Of all the lines in the material, how many include the word "Blender"? Reply with the number alone.
# start of Given information
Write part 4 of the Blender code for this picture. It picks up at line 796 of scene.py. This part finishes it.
# end of Given information
# start of Given information
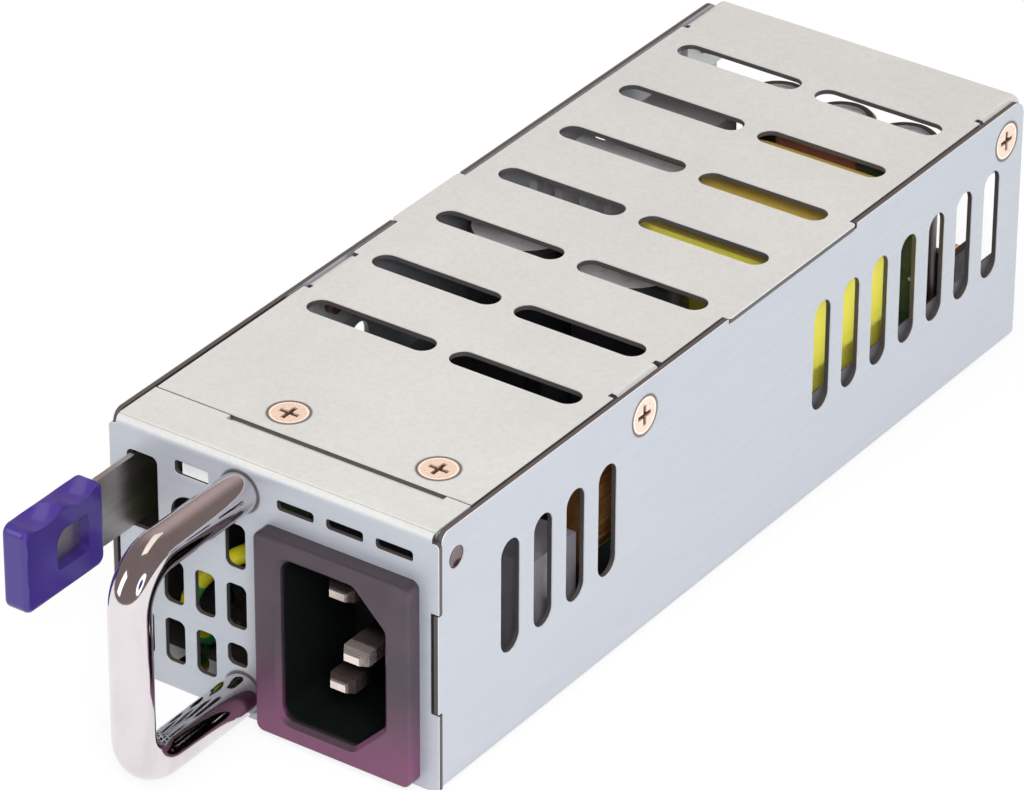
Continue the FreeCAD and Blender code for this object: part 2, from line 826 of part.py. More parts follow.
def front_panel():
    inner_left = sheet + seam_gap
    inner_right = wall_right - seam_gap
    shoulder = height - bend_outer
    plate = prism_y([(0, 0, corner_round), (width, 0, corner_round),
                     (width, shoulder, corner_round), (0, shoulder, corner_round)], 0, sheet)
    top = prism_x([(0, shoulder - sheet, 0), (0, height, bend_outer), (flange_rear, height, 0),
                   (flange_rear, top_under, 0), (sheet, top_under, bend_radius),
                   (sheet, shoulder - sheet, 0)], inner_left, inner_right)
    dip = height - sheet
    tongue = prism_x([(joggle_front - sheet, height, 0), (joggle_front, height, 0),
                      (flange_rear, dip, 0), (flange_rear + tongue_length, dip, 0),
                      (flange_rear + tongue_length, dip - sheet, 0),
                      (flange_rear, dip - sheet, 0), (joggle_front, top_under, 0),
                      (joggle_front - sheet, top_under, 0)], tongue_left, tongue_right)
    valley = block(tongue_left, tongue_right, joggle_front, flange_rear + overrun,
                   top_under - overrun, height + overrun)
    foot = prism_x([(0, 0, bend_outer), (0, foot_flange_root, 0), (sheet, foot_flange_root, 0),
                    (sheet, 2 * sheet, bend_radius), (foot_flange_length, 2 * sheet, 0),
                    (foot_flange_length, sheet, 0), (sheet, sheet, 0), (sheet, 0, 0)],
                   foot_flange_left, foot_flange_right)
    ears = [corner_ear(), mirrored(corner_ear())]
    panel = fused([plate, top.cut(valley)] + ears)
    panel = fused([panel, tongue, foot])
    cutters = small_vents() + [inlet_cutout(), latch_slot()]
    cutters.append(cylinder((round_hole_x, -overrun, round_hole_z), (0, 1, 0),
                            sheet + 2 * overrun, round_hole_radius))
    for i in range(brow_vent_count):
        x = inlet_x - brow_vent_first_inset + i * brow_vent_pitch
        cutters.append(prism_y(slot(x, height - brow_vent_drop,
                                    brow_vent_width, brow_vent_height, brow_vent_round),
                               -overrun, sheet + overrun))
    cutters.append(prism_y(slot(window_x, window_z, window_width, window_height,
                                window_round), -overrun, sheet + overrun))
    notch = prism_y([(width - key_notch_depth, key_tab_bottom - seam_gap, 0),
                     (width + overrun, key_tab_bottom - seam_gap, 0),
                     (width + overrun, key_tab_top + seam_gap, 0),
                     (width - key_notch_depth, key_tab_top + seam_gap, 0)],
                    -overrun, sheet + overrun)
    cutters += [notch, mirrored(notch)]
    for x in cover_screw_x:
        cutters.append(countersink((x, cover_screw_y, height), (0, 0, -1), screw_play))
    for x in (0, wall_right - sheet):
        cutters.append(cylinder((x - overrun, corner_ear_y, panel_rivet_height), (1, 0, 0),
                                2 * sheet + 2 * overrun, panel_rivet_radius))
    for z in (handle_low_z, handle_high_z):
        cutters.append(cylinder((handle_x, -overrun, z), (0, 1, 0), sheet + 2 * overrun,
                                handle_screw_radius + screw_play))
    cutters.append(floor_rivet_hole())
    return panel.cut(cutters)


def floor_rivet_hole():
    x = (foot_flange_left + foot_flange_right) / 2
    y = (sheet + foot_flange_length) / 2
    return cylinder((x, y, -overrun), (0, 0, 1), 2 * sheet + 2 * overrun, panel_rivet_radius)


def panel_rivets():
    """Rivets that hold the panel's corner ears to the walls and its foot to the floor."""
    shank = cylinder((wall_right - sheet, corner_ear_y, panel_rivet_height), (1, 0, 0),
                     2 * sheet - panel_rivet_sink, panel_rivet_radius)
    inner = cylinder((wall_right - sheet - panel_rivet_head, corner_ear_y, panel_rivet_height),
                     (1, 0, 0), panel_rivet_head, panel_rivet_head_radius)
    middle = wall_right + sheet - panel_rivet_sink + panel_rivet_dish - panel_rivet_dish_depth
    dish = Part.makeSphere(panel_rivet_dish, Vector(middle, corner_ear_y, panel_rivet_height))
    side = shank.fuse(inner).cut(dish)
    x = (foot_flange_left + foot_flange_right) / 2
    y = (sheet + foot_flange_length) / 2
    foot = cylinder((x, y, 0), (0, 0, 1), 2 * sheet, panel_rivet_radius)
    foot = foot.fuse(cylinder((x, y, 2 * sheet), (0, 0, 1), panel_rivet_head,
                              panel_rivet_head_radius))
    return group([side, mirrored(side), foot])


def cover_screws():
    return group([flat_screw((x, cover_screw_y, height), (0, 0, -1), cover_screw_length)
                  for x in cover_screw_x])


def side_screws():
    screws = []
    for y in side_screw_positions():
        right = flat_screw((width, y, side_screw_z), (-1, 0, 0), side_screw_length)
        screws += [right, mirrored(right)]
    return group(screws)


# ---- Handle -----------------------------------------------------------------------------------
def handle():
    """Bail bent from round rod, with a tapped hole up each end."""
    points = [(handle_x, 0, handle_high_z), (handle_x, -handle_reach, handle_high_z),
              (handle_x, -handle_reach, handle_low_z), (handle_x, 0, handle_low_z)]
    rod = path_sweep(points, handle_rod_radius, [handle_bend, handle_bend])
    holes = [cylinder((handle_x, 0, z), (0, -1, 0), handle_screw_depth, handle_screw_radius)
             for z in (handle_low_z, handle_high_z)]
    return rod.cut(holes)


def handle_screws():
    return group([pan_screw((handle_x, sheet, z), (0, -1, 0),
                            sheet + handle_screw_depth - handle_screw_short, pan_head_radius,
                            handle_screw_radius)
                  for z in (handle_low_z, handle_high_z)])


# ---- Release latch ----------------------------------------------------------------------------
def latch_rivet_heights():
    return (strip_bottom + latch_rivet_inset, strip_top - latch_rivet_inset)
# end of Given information
[Exercise result]: 2